Greenwich Council

Agenda item.

Royal Borough of Greenwich Virtual School - Head Teacher's Annual Report 2015-2016

The Panel is asked to note the Royal Borough of Greenwich Virtual School – Head Teacher’s Annual Report which covers the period 1 April 2015 to 31 March 2016.

Minutes:

The Annual report was presented by the Head Teacher of the Royal Borough of Greenwich Virtual School who explained that the key to improving outcomes was to be an aspirational Corporate Parent, aiming to improve stability for children and ensuring that education is given a high priority. The Ofsted Single Framework Inspection in May 2016 recognised the excellent work of the Virtual School stating that the School’s work was beginning to make a ‘substantial difference to outcomes’. 

 

The new Greenwich Virtual School structure with a new post of 16+ Officer had seen an improvement in the Not in Education, Employment or Training (NEET) figures, and in children going on to University, but staff were stretched to capacity.

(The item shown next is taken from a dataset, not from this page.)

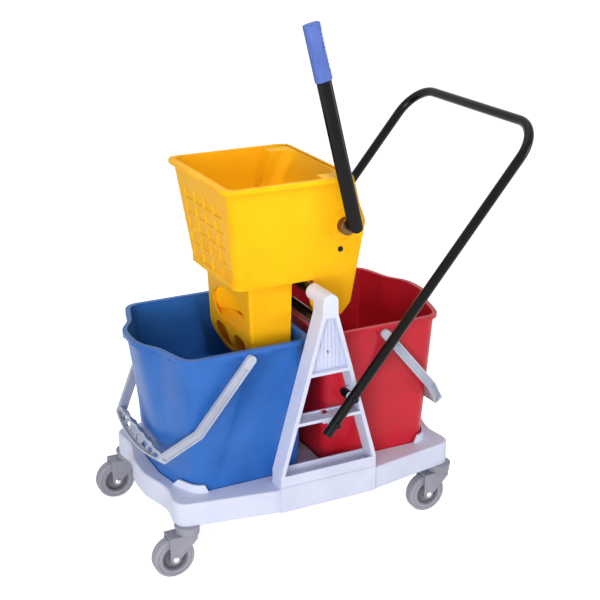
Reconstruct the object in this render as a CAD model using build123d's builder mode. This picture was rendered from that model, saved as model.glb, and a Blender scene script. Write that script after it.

The Head Teacher recommended that a further two 16+ Officers be appointed.

 

The Panel asked what the Team’s capacity was; the response was that each Officer was responsible for between 1-150 children and it was key to prioritise the level of help each child required.

 

The Head Teacher explained that educational outcomes were good and progress in all year groups was increasing and was above National levels for Looked After Children. It was noted that there was a significant impact on progress the longer a child remained in care, this demonstrated that children’s progress was being tracked well. It was predicted that outcomes for the next year would also be above the National level. Social Workers were also seeing education as an important part of placement planning and were liaising with the Virtual School at an early stage.

 

She further said that attendance levels amongst Looked After Children had risen for the 6th consecutive year. Primary attendance was 97% and secondary 92%. Absence was below the National average. A child’s attendance was checked on a daily basis and every two weeks team meetings were held to discuss children of concern regarding attendance and on actions needed to support them.

 

The Panel queried how many Looked After Children were at school outside of the Borough and how was their attendance and afternoon sessions monitored. The Head Teacher replied that approximately 55% (274/479) were out of Borough and that both morning and afternoon attendance were monitored, and although this was a challenge it was being met.

 

The Head Teacher updated that exclusions had reduced and were only being used as a last resort and the number of days fixed term exclusion had halved in the last three years. The Borough had not had a permanent exclusion in the last seven years.

 

The Head Teacher said that Personal Education Plans (PEP) had been given a good Ofsted rating. Pupil Premium was well managed which had led to improvement in PEP quality which resulted in better outcomes and the right support being identified. Schools did not receive Pupil Premium unless the Virtual PEP had been returned. The Personal Education Allowance was used to focus on personal activities such as horse-riding, sports, and trips.

 

The Panel queried the use of the new Pupil Premium policy which was a premium for disadvantaged Looked After Children allocated to schools by the Virtual School. The Head Teacher answered that the premium was only given to schools that provided the interventions necessary, such as one to one tuition, and if they had not put them in place after discussion then the money was withheld and the interventions were provided centrally.

 

The Head Teacher went on to say that interventions continued to be well targeted. One to one tuition was successful and the Homework Club based at the Nightingale Place Youth Club was well attended. The Homework Club also gave children access to music tuition and a sound recording studio, cultural trips and revision courses.

 

The Panel asked what the Beanstalk reading programme was, which was an area for improvement as schools needed to be encouraged to use the pupil premium for it. The Head Teacher explained that it is a volunteer reading scheme.

 

The Head Teacher explained the three key areas for development in 2016/17 which were; improvements in attainment and progress particularly maths; curriculum and interventions and leadership.

 

The Panel asked regarding children who moved in and out of care (subject to Special Guardianship Orders) how continuity of service was provided to them. The Head Teacher responded that these children were kept on record for six months, so that their case history was available if needed.

 

The Panel also asked if there were any problems related to Schools Admissions, where a child is moved in to or out of borough. The Head Teacher replied that they tried to maintain the same place of education if possible. She also said that out of Borough school placement could be challenging, but it was the Virtual School’s job to address this via the Schools Admissions Code.

 

The Panel thanked the Head Teacher and expressed their gratitude to her and her team.

 

Resolved:

 

That the annual report 2015-2016 on the Royal Borough of Greenwich’s Virtual School be noted.